The Easy Way to Teach Nonverbal Students to Ask for a Break!

For many nonverbal students, challenging moments don’t come out of nowhere. They build quietly. Sensory overload, frustration, or just needing a pause. The challenge is not the feeling itself, it is not having a clear way to say, “I need a break.”

The good news? This is a skill you can teach, and once it clicks, it can completely shift the tone of your classroom.

Think of this as giving your student a “pause button.”

Choose one clear, consistent method:

  • A break card with a simple symbol
  • A button on an AAC device
  • A sign or gesture

Keep it easy, accessible, and always within reach. If it takes effort to find, it will not get used when it matters most.

Students will not magically know what the break card means. You need to show them.

Use it yourself. Yes, really.

Pick a calm moment and say, “I need a break,” while using the card or device. Keep the language short and consistent. You are building a connection between the action and the meaning.

Over time, start to fade that support. The goal is independence, not perfection.

When a student asks for a break, respond like it matters. Because it does.

  • Give the break right away
  • Keep it short and predictable (around 3–5 minutes)
  • Use a consistent break space or activity

This teaches one powerful lesson: communication works.

Once the skill is there, you can shape it.

Help students understand timing:

  • Use visuals like “first work, then break”
  • Start small (one task, then break)
  • Slowly build up tolerance

This keeps the strategy practical for real classroom routines.

Visuals reduce guesswork and lower stress.

Helpful tools include:

  • Break cards
  • Visual timers
  • Simple schedules

These act like a roadmap, showing students what is happening now and what comes next.

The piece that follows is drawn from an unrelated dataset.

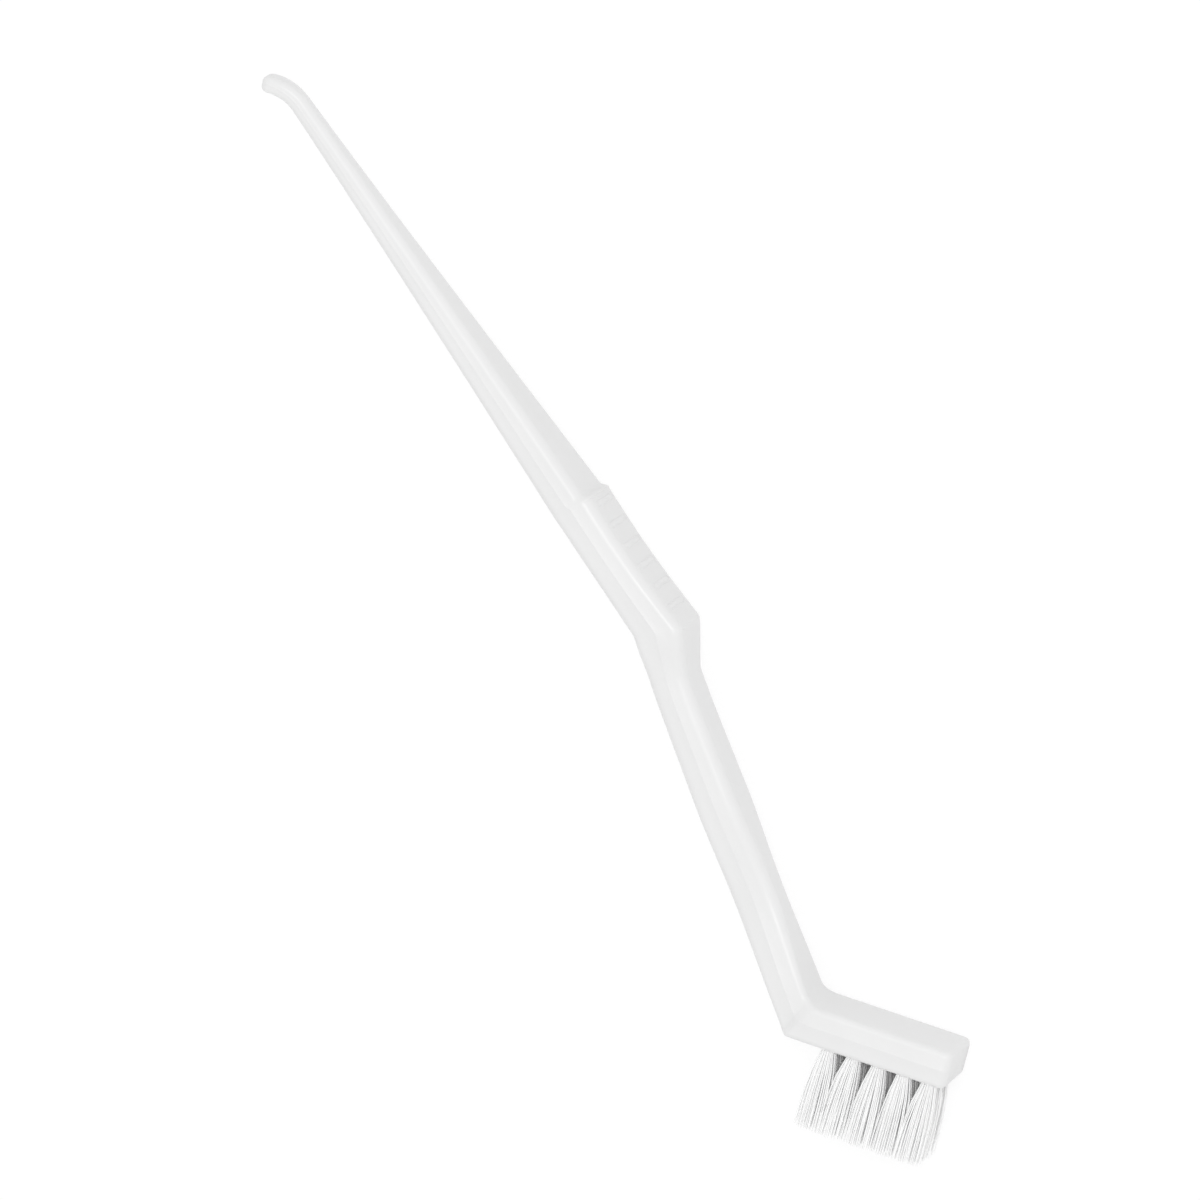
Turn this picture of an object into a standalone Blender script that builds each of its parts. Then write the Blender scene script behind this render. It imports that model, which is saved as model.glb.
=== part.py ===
"""Cleaning brush with a hooked pick end.

The handle is moulded in one piece: a hooked pick, a tapering shaft, a grip with
a ribbed thumb pad, an angled neck, and a head bent back from the neck. Nylon
tufts stand in blind holes in the head. Each tuft is a bundle folded round a
small metal anchor, whose ends bite into the wall of its hole.

The grip lies along X with the head toward +X. The bristles point toward -Y and
+Y is the back of the brush. Z runs across the width, so that the brush lies on
its flat side. Lengths are in metres and angles in degrees.
"""

import math
from typing import NamedTuple

import bmesh
import bpy
from mathutils import Matrix, Vector

# Tufts: bundles of filaments in rows across the head and columns along it
TUFT_COLUMNS = 5
TUFT_ROWS = 3
STRAND_DIAMETER = 0.00022
STRAND_GAP = 0.00009
STRAND_SIDES = 3
STRAND_RINGS = 3
INNER_RING_STRANDS = 3
STRANDS_ADDED_PER_RING = 6
INNER_RING_SHARE = 0.6
FREE_LENGTH = 0.0128
COLUMN_FAN = 0.0003
ROW_FAN = 0.0003
TIP_GAP = 0.0004
SPLAY_SHARES = (0.0, 0.42, 1.0)

# Root of a tuft, folded round its anchor
PLUG_RIM = 0.0001
PLUG_SIDES = 16
PLUG_RECESS = 0.0002
FOLD_THICKNESS = 0.00045
TUFT_COVER = 0.001
STRAND_SINK = 0.0002

# Anchors: short lengths of flat wire
ANCHOR_THICKNESS = 0.00025
ANCHOR_HEIGHT = 0.0015
ANCHOR_BITE = 0.00025

# Clearance that a tuft and its anchor keep to what holds them
FIT_GAP = 0.0001

# Head: the plastic left round and under the holes
HOLE_FLOOR = 0.00235
ROW_WALL = 0.0012
COLUMN_WALL = 0.00174
SIDE_LAND = 0.0014
END_LAND = 0.0017
HEEL_LAND = 0.006
HEAD_ANGLE = 38.4
HEAD_EDGE = 0.001
HEAD_CORNER = 0.0016
BEND_RADIUS = 0.0035
HEEL_RADIUS = 0.001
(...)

Even great strategies can wobble if these sneak in:

  • Waiting until the student is already overwhelmed
  • Saying “not now” when they request a break
  • Turning breaks into a reward or punishment
  • Removing the communication tool

Consistency is what makes the skill stick

Teaching a student to ask for a break is not just about avoiding meltdowns. It is about giving them a voice, a sense of control, and a safer way to navigate their day.

And once that “pause button” is in place, everything else becomes a little more manageable. For them, and for you.